Re: [PATCH v2 1/8] PCI/AER: Remove aer_print_port_info

Bjorn Helgaas <helgaas@xxxxxxxxxx> · Thu, 6 Mar 2025 18:02:20 -0600

On Wed, Mar 05, 2025 at 05:32:45PM -0800, Jon Pan-Doh wrote:
> > On Tue, Mar 04, 2025 at 05:04:21PM -0800, Jon Pan-Doh wrote:
> > > Would a log suffice in that case (i.e. when aer_get_device_error()
> > > returns 0)? Something along the lines of "{device} is not accessible
> > > while processing (un)correctable error"
> 
> What are your thoughts on this? It adds the pcie port log in the
> edge case described (with no loss of info) and doesn't require
> changes to current ratelimit logic. Something like this (with more
> fields filled in of course):
> 
> diff --git a/drivers/pci/pcie/aer.c b/drivers/pci/pcie/aer.c
> index 21cdf590b25e..bdfc7e8d6f0f 100644
> --- a/drivers/pci/pcie/aer.c
> +++ b/drivers/pci/pcie/aer.c
> @@ -1253,6 +1253,8 @@ static inline void
> aer_process_err_devices(struct aer_err_info *e_info)
>         for (i = 0; i < e_info->error_dev_num && e_info->dev[i]; i++) {
>                 if (aer_get_device_error_info(e_info->dev[i], e_info))
>                         aer_print_error(e_info->dev[i], e_info);
> +               else
> +                       pci_error(e_info->dev[i], "{device} is not
> accessible while processing (un)correctable error");
>         }
>         for (i = 0; i < e_info->error_dev_num && e_info->dev[i]; i++) {
>                 if (aer_get_device_error_info(e_info->dev[i], e_info))
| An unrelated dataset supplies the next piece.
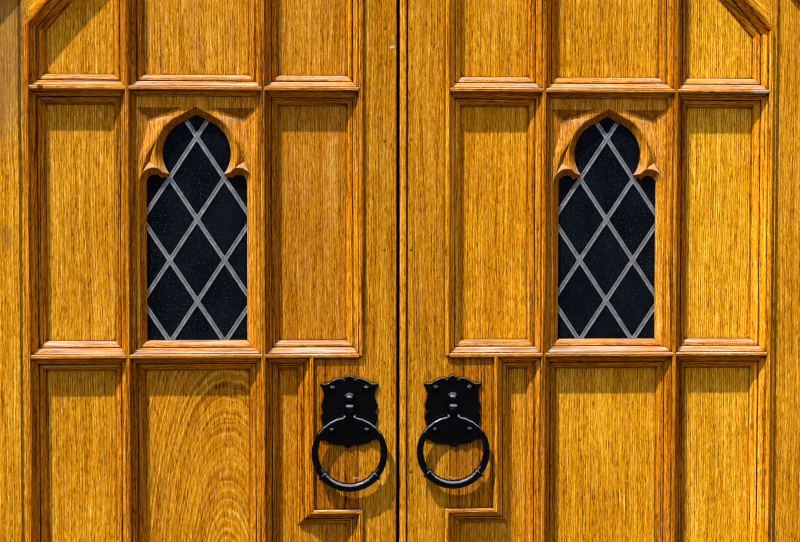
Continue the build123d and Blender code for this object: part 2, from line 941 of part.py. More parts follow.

Maybe, although I think consistency is very important, and we'll
always have Root Port info but won't always have Endpoint info.  So
dropping the Root Port message seems possibly the wrong way around
when it's the Endpoint part that's "optional".

One thing I do like about the current messages is that they associate
information with the device that is the source of the information.  I
remember finding this very confusing when I first looked at how AER
works.

E.g., the "pcieport ... Correctable error" message means the Root Port
received an ERR_COR and generated an interrupt, and the error class
and error source came from the Root Port AER Capability.  Similarly,
the "e1000e ... error status" message contains information read from
the Endpoint AER Capability.

I do think the existing messages are WAY too verbose.  I would love to
make them more concise, and I think the important endpoint info could
probably be squeezed into a single line, although obviously TLP header
logs would be too much for that.

Bjorn